"I've always wanted to say from the stage, 'Please welcome, tonight, my old friend Bob Dylan,'" music entrepreneur and impresario Michael Dorf said with a laugh during this past spring's introductory dinner for City Winery Atlanta.

This story originally appeared in the September/October 2016 edition of Living Intown Magazine.

For his combined winery, restaurant and music venue, Dorf has had many impressive guests in mind, including Prince, who played the City Winery locations in New York and Chicago before he passed away earlier this year.

If anyone could attract the likes of Dylan to City Winery Atlanta — which includes a 300-seat performing space, 120-seat restaurant and 140-seat patio — it’s someone with Dorf’s Rolodex.
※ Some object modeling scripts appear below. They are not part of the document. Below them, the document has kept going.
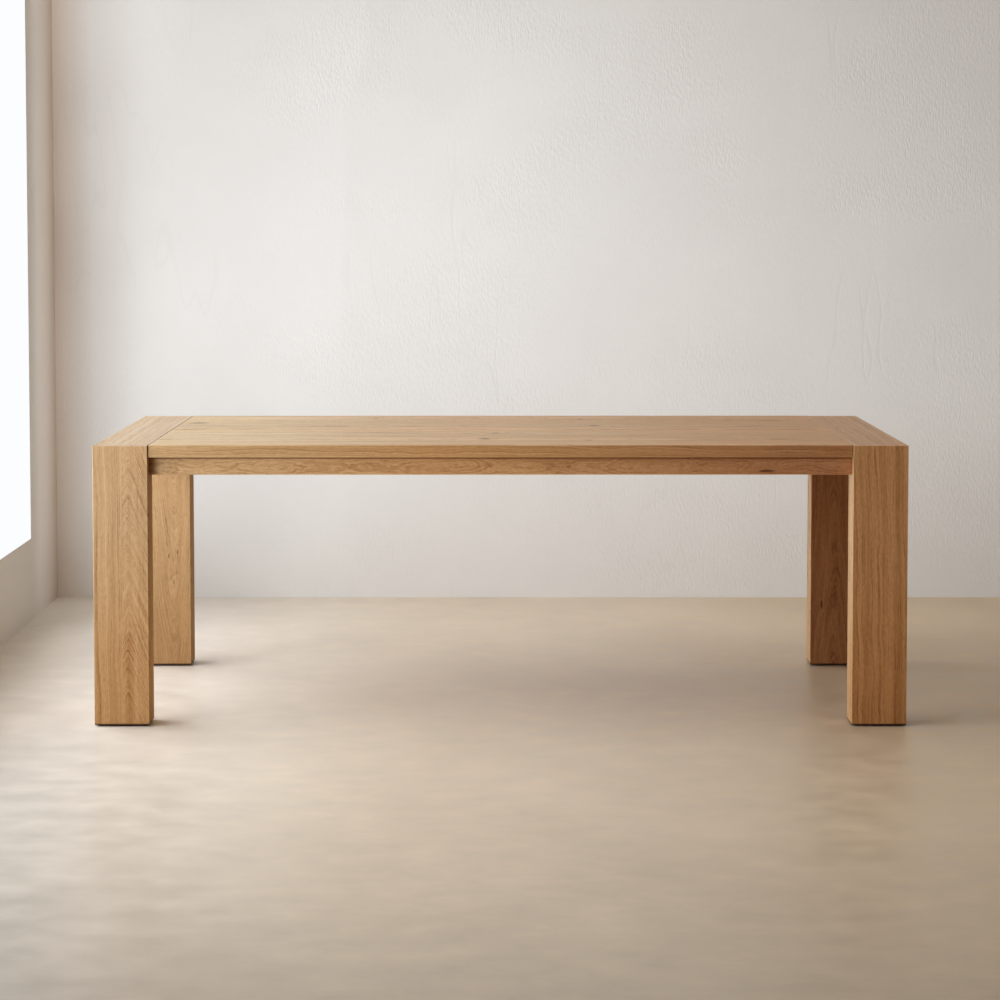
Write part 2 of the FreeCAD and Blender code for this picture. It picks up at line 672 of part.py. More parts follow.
# ---- groups of identical small parts ---------------------------------------------------------------
def small_parts():
    """Loose tenons, dowels, biscuits, inserts, bolts, screws and clips, one group each."""
    lengthwise = [mirrored(shape, side, -1) for side in ENDS.values() for shape in cleat_screws()]
    clips = [mirrored(clip(x), -1, side) for side in LONG_SIDES.values() for x in clip_places()]
    return {
        "leg_top_tenons": at_all_corners(leg_top_tenons()),
        "frame_dowels": at_all_corners(rail_dowels() + apron_dowels()),
        "board_biscuits": [lens for y in seam_places() for lens in seam_biscuits(y)],
        "corner_inserts": at_all_corners([corner_insert()]),
        "corner_washers": at_all_corners([corner_washer()]),
        "corner_bolts": at_all_corners([corner_bolt()]),
        "frame_screws": at_all_corners(block_screws()) + lengthwise,
        "panel_screws": [screw(x, y, z, PANEL_SCREW_LENGTH, UP) for x, y, z in panel_screw_seats()],
        "panel_clips": clips,
        "foot_inserts": at_all_corners([foot_insert()]),
    }


def main():
    pieces = {}
    for make in (legs, end_boards, end_rails, panel_boards, aprons, corner_blocks, cleats, battens, feet):
        pieces.update(make())
    for name, solids in small_parts().items():
        pieces[name] = Part.makeCompound(solids)
    os.makedirs("parts", exist_ok=True)
    for name, shape in pieces.items():
        shape.exportStep("parts/%s.step" % name)
        facts = (name, len(shape.Solids), shape.Volume / 1000, shape.isValid())
        print("%-34s %3d solids %10.1f cm3 valid %s" % facts)


main()
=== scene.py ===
"""Parsons dining table in solid oak: its finishes, the camera and the room it stands in.

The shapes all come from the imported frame. This script gives every board its own cut from a
tree, every fitting its metal, and sets the table on a pale floor in soft light from a window
on the left. Lengths are metres, +Z is up, and the table's front faces -Y.
"""

import math

import bpy
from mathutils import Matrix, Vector


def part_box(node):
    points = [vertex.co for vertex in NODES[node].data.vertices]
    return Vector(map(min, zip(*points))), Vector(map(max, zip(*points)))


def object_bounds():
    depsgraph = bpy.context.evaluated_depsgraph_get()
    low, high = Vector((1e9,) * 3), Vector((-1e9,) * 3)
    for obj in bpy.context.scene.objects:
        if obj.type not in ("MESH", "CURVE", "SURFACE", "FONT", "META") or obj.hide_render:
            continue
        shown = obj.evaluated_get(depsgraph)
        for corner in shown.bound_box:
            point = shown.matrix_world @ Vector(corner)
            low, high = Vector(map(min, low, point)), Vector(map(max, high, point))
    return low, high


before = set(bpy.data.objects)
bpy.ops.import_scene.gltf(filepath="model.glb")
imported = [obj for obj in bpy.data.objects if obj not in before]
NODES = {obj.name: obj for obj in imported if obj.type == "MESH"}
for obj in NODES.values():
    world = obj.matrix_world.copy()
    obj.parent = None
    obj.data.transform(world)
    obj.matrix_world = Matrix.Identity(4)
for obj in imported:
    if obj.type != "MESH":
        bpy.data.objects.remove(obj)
CAD_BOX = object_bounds()

# -------- the table's own measures
TABLE_LOW, TABLE_HIGH = CAD_BOX
LEG_LOW, LEG_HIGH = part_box("front_left_leg_face_board")
LEG_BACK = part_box("front_left_leg_back_board")[1].y
LEG_INNER = -LEG_HIGH.x  # the legs' inner sides, from the middle of the table
LEG_FOOT = LEG_LOW.z
PANEL_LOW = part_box("top_board_1")[0]
PANEL_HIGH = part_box("top_board_7")[1]

# -------- the camera
CAMERA_PLACE = (0.0053, -7.15, 1.3813)
CAMERA_TILT = 0.05798
CAMERA_YAW = 0.0009
CAMERA_ROLL = 0.0003
CAMERA_LENS = 89.20
CAMERA_SENSOR = 36.0
CAMERA_SHIFT = -0.1399

# -------- the room
WALL_Y = 1.781
WALL_END = 12.0
WALL_HEIGHT = 3.4
SIDE_X = -1.6085
SIDE_FRONT = -5.0
SILL_HEIGHT = 0.28
PIER_Y = 1.282
FLOOR_SIDE = 7.5
FLOOR_FRONT = -9.0
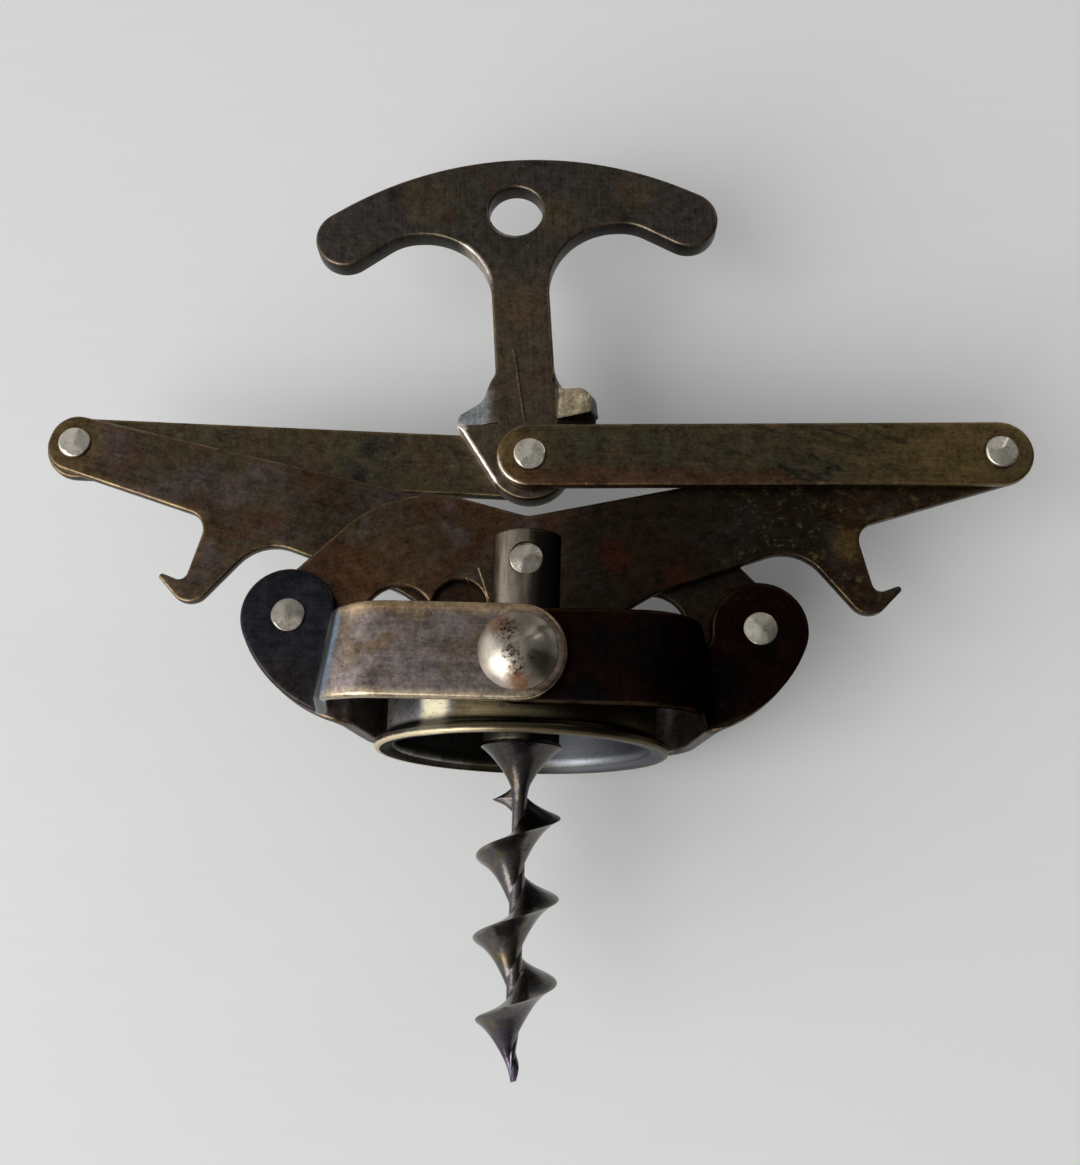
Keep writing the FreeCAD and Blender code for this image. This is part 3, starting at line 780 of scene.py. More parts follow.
def shaft_brass(name):
    """Turned rod, grey brown and satin, with fine lines round it and darker smears down it."""
    g = graph(name)
    at = g.place()
    smear = g.noise(g.stretched(at, 0, (1.2, 9.0, 1.2)), 1.0, 4.0, 0.6)
    grain = g.noise(at, 0.4, 3.0)
    dirt = g.between(g.noise(at, 0.8, 4.0, 0.7), 0.60, 0.70)
    shade = g.between(g.axis(at, 0) + (smear - 0.5) * 1.5, -0.2, 1.6)
    tone = g.mix(g.between(smear, 0.42, 0.66), tones()["shaft"], (0.11, 0.088, 0.062))
    tone = g.stained(tone, (dirt, 0.6, (0.045, 0.035, 0.024)), (shade, 0.92, (0.014, 0.011, 0.008)))
    lines = g.noise(g.stretched(at, 0, (30.0, 0.10, 30.0)), 1.0, 1.0)
    return g.finish(g.dimmed(tone, 0.70 + 0.55 * grain), 0.28 + 0.12 * smear,
                    lines * 0.5 + grain * 0.4, 0.014, edge=0.35)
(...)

>>RELATED: Watch Robin Meade perform at City Winery

Atlantans may not recognize Dorf’s name, but in the music industry, the Milwaukee native is best known for opening New York’s now-famed Knitting Factory at just age 23. Beginning in 1987, the Knitting Factory hosted shows spanning a broad spectrum of musical styles, including Sonic Youth, Cassandra Wilson, Yo La Tengo and the Lounge Lizards. The Indigo Girls even played their first New York show at the Lower East Side venue.

As the Knitting Factory enjoyed more success and Dorf produced other ventures (including such tribute shows as Carnegie Hall’s “The Music of David Bowie” earlier this year), he increasingly paired his love of music to a passion for wine and gourmet dining. Instead of dividing his loyalties, he cashed out of the Knitting Factory and, in 2008, founded City Winery, which he describes as “a Knitting Factory for grown-ups.” Atlanta is the latest city in a chain that includes New York, Chicago and Nashville.

“Our core concept is the same,” says transplanted Atlantan Greg Kitowicz, City Winery’s vice president of business and venue development. “What makes Atlanta specifically unique is we want to be the urban winery in every city we’re in, but we really absorb a lot of Atlanta and Southern culture. You see it in some of the food choices. We do a classic shrimp and grits. We’re paying homage to the South with a proper buttermilk fried chicken.”

Kitowicz describes City Winery’s massive two-story, 26,000-square-foot space as “rustic wine country meets the South.”

“A couple of spaces throughout the building [are made] with reclaimed wood from an old Southern barn,” he says. “Ponce City Market loaned us some of the original fixtures from the old Sears building.”

On the top level are the patio and restaurant. Chef Jeffrey McGar oversees a menu of such "openers" as risotto balls, and "headliners" like the lamb and beef burger.

Downstairs is the urban winery and live music room, which includes tables close enough to the stage to be in arm’s reach of the performers. “For the intimate concert venue, we’re in that sweet spot,” Kitowicz says. “We love Eddie’s Attic, but we’re bigger than that. But we’re not so big that we’re the Variety Playhouse. So we really fit that seated, 300-350- person niche in the marketplace.”

City Winery sells its house wine by the glass, as well as small and large carafes, with sauvignon blanc, merlot and riesling on tap. Other selections come from France, Italy, Austria, Oregon and elsewhere. In addition to the full bar, Kitowicz says that the Atlanta venue has a bonus, hidden bar that “you have to find to know about.”

Since opening in late June, performers have included alternative rock/folk artist Ani DiFranco, urban chanteuse Amel Larrieux, New Orleans treasure Aaron Neville and R&B’s Macy Gray.

Doors open two hours prior to show time to allow guests to finish their meals before the performance. Eating and drinking is allowed throughout, although City Winery encourages guests not to talk during the show. The space features low, atmospheric lighting and excellent sightlines, giving performances much more intimacy than a typical tour stop.

With Chastain closed for the season and seated dining not an option at Atlanta’s other major concert venues, City Winery offers a unique combination of music, fine wine and buttermilk fried chicken.